The team at the Pew Forum spent nearly three years analyzing "the best available data" from 232 countries and territories, Grim said.

Their aim was to get the most comprehensive snapshot ever assembled of the world's Muslim population at a given moment in time.

So they took the data they gathered from national censuses and surveys, and projected it forward based on what they knew about population growth in each country.

They describe the resulting report as "the largest project of its kind to date."

It's full of details that even the researchers found surprising.

"There are these countries that we don't think of as Muslim at all, and yet they have very sizable numbers of Muslims," said Alan Cooperman, the associate director of research for the Pew Forum, naming India, Russia and China.

One in five of the world's Muslims lives in a country where Muslims are a minority.

And while most people think of the Muslim population of Europe is being composed of immigrants, that's only true in western Europe, Cooperman said.

"In the rest of Europe -- Russia, Albania, Kosovo, those places -- Muslims are an indigenous population," he said. "More than half of the Muslims in Europe are indigenous."

The researchers also were surprised to find the Muslim population of sub-Saharan Africa to be as low as they concluded, Cooperman said.

It has only about 240 million Muslims -- about 15 percent of all the world's Muslims.

Islam is thought to be growing fast in the region, with countries such as Nigeria, which has large populations of both Christians and Muslims, seeing violence between the two groups.

The Pew researchers concluded that Nigeria is just over half Muslim, making it the sixth most populous Muslim country in the world.

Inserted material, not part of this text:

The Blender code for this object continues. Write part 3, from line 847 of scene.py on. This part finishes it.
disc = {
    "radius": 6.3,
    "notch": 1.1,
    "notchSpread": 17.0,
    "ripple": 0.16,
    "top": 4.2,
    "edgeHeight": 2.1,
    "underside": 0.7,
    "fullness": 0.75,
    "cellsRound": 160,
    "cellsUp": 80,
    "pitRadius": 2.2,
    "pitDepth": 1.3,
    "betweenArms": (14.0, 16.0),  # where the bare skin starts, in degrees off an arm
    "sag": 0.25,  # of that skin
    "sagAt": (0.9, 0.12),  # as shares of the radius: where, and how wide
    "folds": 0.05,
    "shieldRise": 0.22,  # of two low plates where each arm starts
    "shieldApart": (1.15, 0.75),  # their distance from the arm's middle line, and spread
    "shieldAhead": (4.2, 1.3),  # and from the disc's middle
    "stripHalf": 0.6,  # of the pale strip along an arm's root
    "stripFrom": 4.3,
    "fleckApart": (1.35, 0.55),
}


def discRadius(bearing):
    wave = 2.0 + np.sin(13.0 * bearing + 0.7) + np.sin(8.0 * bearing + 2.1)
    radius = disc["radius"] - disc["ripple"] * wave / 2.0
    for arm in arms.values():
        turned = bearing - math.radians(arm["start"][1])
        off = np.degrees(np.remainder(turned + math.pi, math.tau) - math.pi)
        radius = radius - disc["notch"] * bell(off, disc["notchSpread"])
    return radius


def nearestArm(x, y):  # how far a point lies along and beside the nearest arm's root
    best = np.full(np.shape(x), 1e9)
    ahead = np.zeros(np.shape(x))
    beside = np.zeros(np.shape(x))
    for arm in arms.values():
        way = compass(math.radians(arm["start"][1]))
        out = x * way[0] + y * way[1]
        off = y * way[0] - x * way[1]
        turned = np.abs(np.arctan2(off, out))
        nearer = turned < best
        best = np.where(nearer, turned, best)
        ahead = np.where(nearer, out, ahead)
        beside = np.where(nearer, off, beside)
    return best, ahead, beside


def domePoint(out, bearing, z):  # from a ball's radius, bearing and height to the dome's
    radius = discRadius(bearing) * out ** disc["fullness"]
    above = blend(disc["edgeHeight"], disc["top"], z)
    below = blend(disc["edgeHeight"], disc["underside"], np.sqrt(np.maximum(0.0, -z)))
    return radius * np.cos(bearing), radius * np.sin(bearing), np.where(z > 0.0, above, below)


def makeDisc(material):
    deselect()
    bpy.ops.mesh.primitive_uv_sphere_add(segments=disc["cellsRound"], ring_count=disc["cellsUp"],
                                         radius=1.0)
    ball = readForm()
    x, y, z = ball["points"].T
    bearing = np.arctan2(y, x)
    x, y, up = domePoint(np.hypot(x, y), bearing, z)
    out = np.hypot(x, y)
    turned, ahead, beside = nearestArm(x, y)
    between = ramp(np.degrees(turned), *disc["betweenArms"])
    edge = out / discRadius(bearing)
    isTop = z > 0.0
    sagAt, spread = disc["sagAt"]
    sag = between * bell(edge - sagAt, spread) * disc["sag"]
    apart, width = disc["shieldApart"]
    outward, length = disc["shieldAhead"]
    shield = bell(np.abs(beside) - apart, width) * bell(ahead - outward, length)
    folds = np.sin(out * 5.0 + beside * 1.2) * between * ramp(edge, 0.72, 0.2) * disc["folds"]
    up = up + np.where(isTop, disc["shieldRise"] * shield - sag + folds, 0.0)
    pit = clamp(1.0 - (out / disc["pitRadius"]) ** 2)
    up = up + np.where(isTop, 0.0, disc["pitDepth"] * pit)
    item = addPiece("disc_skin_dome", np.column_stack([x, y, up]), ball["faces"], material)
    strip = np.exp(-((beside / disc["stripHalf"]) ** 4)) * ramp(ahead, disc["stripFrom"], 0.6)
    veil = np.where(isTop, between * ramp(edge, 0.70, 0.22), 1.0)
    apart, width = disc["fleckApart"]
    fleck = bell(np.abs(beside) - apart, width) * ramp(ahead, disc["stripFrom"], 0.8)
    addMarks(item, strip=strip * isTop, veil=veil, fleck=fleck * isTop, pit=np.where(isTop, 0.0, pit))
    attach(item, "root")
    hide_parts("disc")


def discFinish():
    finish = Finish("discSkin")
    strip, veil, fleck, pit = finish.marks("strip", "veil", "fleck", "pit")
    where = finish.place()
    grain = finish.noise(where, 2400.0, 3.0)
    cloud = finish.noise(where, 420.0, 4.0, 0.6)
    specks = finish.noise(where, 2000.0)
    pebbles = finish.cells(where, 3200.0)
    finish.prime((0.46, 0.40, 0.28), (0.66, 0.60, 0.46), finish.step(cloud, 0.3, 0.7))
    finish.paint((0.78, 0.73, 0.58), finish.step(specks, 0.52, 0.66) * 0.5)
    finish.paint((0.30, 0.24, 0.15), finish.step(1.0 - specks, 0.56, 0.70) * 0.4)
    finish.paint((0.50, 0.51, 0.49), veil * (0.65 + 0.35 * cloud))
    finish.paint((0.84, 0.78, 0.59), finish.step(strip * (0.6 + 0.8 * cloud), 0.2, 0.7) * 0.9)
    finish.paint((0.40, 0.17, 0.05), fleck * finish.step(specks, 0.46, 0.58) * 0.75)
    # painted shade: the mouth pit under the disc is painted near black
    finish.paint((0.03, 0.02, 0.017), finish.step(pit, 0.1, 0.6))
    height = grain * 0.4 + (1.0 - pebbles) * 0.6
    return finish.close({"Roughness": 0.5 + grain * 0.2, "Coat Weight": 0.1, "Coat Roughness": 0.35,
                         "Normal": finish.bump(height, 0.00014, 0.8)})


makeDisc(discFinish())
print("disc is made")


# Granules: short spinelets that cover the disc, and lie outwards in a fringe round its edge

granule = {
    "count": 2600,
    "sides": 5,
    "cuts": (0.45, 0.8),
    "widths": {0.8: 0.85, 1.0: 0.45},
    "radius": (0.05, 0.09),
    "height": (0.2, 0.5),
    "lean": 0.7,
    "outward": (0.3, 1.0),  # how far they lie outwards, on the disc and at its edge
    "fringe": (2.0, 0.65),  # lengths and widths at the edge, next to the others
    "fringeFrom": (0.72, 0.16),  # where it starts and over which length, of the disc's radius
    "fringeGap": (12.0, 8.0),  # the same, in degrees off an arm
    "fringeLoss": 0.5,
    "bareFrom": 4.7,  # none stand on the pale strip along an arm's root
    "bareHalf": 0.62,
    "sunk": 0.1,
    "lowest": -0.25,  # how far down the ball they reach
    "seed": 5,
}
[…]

Roughly nine out of 10 Muslims worldwide are Sunni, and about one in 10 is Shiite, they estimated.

They warned they were less confident of those numbers than of the general population figures because sectarian data is harder to come by.

"Only one or two censuses in the world ... have ever asked the sectarian question," said Grim.

"Among Muslims it's a very sensitive question. If asked, large numbers will say I am just a Muslim -- not that they don't know, but it is a sensitive question in many places," he said.

One in three of the world's Shiite Muslims lives in Iran, which is one of only four countries with a Shiite majority, he said. The others are Iraq, Azerbaijan, and Bahrain.

Huge as the project of mapping the world's Muslim population is, it is only the first step in a Pew Forum undertaking.

Next year, the think tank intends to release a report projecting Muslim population growth into the future, and then the researchers intend to do the whole thing over again with Christians, followed by other faith groups.

"We don't care only about Muslims," Grim said.

They're also digging into what people believe and practice, since the current analysis doesn't analyze that.

"This is no way reflects the religiosity of people, only their self-identification," Grim said. "We're trying to get the overall picture of religion in the world."